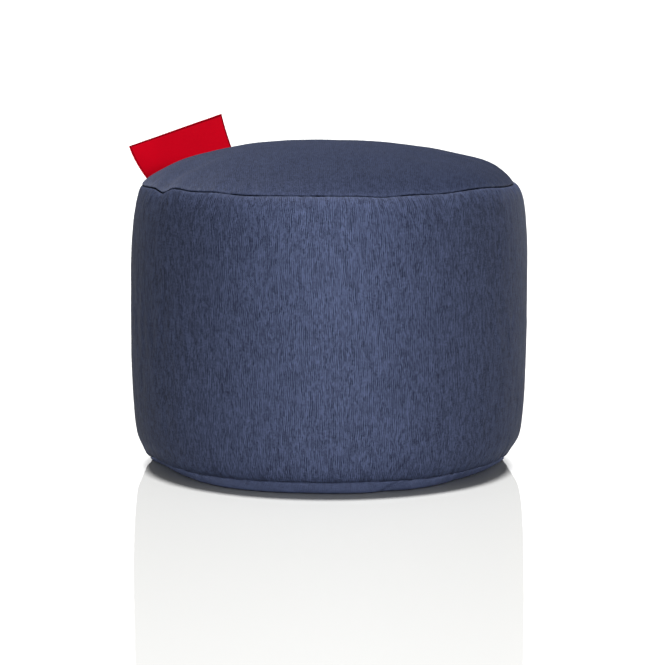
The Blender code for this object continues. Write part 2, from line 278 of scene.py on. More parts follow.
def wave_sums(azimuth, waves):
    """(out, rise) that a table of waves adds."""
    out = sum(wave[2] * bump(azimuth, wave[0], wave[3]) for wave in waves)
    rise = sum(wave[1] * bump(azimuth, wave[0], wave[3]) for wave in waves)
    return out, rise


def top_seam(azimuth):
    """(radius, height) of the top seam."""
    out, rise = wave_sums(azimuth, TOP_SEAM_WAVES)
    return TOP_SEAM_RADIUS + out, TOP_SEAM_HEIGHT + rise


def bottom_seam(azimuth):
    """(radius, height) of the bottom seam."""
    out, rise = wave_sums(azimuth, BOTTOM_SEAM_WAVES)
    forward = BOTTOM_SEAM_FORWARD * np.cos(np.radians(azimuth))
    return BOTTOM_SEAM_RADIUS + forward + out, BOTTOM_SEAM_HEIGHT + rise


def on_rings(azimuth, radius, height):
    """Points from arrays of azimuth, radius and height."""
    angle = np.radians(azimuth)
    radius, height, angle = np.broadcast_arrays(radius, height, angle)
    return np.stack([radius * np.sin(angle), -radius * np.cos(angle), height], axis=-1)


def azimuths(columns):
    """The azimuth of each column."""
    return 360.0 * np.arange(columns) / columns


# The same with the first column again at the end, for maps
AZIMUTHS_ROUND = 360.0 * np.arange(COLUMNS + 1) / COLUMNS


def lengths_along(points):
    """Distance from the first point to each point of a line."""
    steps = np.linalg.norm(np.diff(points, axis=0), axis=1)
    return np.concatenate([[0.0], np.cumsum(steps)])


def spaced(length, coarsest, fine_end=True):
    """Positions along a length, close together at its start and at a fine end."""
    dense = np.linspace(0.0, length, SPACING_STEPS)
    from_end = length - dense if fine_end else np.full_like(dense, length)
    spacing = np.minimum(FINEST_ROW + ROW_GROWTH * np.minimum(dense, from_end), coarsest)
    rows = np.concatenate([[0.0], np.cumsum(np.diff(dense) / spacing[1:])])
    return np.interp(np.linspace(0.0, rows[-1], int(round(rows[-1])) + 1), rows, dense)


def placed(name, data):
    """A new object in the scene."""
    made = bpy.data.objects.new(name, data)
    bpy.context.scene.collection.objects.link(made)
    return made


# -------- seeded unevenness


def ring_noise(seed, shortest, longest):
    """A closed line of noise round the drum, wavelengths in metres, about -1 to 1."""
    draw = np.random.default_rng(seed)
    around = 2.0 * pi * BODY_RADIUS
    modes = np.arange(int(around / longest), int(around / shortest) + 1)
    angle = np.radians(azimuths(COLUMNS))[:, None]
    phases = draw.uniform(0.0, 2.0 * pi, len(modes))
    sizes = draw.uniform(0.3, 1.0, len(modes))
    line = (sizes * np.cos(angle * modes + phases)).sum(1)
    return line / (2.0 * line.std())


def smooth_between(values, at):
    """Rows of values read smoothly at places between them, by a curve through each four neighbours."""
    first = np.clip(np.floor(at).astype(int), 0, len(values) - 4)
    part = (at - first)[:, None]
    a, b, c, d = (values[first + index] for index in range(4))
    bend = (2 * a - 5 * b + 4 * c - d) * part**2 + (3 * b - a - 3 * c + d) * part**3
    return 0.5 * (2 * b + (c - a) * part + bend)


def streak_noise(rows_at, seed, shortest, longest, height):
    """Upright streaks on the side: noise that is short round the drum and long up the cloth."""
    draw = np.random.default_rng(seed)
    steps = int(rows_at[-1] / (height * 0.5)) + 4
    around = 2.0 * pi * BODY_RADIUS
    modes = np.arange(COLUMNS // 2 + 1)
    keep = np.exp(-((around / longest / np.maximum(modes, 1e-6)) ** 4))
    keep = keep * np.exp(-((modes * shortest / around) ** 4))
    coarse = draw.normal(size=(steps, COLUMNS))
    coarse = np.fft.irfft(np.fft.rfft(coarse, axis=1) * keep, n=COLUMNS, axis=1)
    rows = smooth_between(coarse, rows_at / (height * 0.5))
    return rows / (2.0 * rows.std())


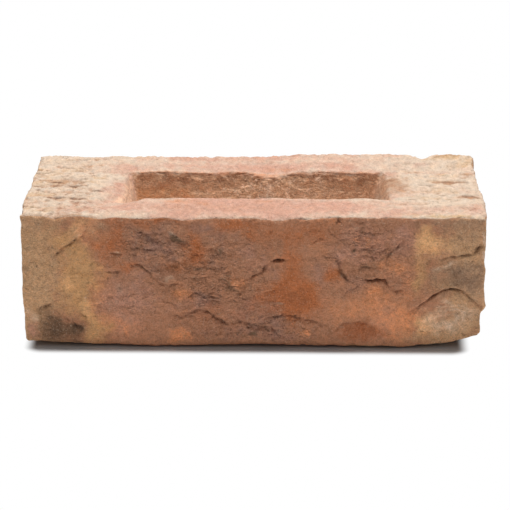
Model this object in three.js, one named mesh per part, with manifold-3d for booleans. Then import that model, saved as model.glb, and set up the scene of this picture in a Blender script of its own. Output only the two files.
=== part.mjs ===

----------------

Repeat, exactly and only, the lines above from the one containing "Model this object" through the end of the material.

▶ Exercise response
Model this object in three.js, one named mesh per part, with manifold-3d for booleans. Then import that model, saved as model.glb, and set up the scene of this picture in a Blender script of its own. Output only the two files.
=== part.mjs ===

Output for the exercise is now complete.